Но через несколько дней, Глафира попросила Тому сходить в аптеку за согревающей мазью для мадам. Случай был исключительный и Тома с радостью воспользовалась этой возможностью чтобы проведать Тасю. Подойдя к переулку, где жила подруга, Тома заметила, что верхние этажи дома, под крышей которого они с Тасей ютились почти месяц, были черными от копоти. Совсем недавно тут свирепствовал пожар. Сердце Томы болезненно сжалось. Тут на противоположной стороне переулка Тома увидела Еремина, который лениво мазал столб клеем чтобы наклеить на него какую-то афишу. Узнать Тому чистую, да еще и в платье Еремин не мог, но по спине девушки все-равно как будто провели мокрым гусиным пером. Собрав все свое мужество, она его окликнула:
– Молодой человек! Да-да вы. Скажите пожалуйста, вам случайно не известно, что стало с девушкой по имени Тася, которая жила тут, в сгоревшем доме?
– А вам зачем, барышня?
– Она … нашла очень дорогую мне вещь и хотела бы ее отблагодарить. Скажите, она жива? Где я могу ее найти?
– Там, где она теперь живет, таким как вы делать нечего.
– Три копейки дам.
– Ну как знаете. В Малиннике она, на Сенной.

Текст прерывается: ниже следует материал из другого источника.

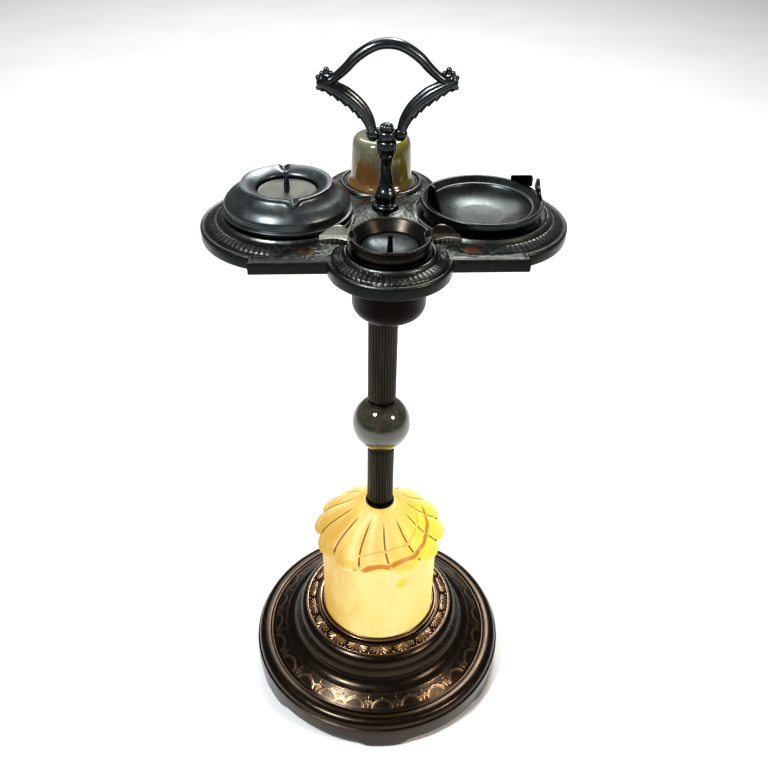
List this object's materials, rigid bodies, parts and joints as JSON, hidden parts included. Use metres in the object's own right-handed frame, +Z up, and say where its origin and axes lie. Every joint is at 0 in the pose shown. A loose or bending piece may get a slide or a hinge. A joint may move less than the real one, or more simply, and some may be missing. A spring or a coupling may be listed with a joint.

Боясь подходить к Ерёмину, Тома оставила ему три копейки прямо на тротуаре и быстро пошла прочь. За без малого месяц жизни с Тасей, Тома узнала, что если и есть место, которого подруга боялась, как огня, то это был тот самый Малинник. Место, где заканчивали свой век все уличные проститутки. Этот бордель считался самым дном, где девушки не выживали и нескольких лет. Пойти туда сама Тома действительно не могла, но мысль о том, что Тася жива согревала и заставляла искать спасения, перебирая в уме все возможные варианты.
Погруженная в свои мысли, Тома и не заметила, как ноги сами привели ее в родной дом. Подняв глаза, сердце снова сжалось от боли. Когда-то респектабельный купеческий дом уже и так который год, переживавший не лучшие времена при Никифоре, теперь был разграблен мародёрами. Два окна на первом этаже выбиты, через одно из них Тома и попала внутрь. Внутри был кавардак, воры хорошенько перетрясли тут все, вынеся все то, что не успел распродать отчим.
Не чувствуя ног, Тома медленно поднялась по злополучной лестнице, с которой упал Никифор в день смерти матери, и свернула в их с мамой спальню. Какой же пустой стала эта комната без мамы! Пугающе пустой и холодной. К горлу Томы подступили слезы, но тут она отчетливо услышала голос Таси: «Не стало матери, я и реветь перестала, слезы – это тот же театр, зритель нужен». Да, все верно, для слез сейчас время решительно неподходящее, строго сказала себе Тома: нужно действовать, а не разводить сырость. Решительным шагом Тома подошла к кровати, на которой лежали сложенные горою подушки. Взяв с прикроватного столика нож для бумаг она без зазрения совести вспорола нужную. Какую из подушек следует резать Тома знала, ведь она вместе с мамой прятала в нее от Никифора последние мамины украшения. Запустив руку в груду жестких перьев, Тома нащупала мамин обручальный перстень.
Дальше план в голове Томы сложился словно бы сам собой. Из всех знакомых Томы, только один был вхож во всевозможные злачные места, и хоть Томе меньше всего хотелось снова встречать этого человека, другого выхода у нее не было.
Потратив несколько минут на то, чтобы сменить свое хорошенькое новое платье на линялую рубаху и штаны Никифора, Тома привычным движением запрятала волосы под побитую молью шапку. Все мало-мальски пригодные к носке вещи воры заботливо вынесли из дома, поэтому в образ голодранца Томе было вернутся совсем несложно. Сунув перстень в карман, Тома ловко, по-мальчишески выпрыгнула из разбитого окна и побежала к месту, где видела Еремина.
Еремин лениво, не спеша мазал клеем столбы дальше по переулку и Тома без труда его нашла. Держась на безопасном расстоянии, она громко свистнула в два пальца, привлекая его внимание:
– Эй, Еремин, а Пес в городе?
– Че надо? … это ж ты, шельма! Стой, где стоишь!
– Как бы не так. Скажи Псу чтобы в полдень был на мосту через Кривушу, дело у меня к нему. Денег заплачу.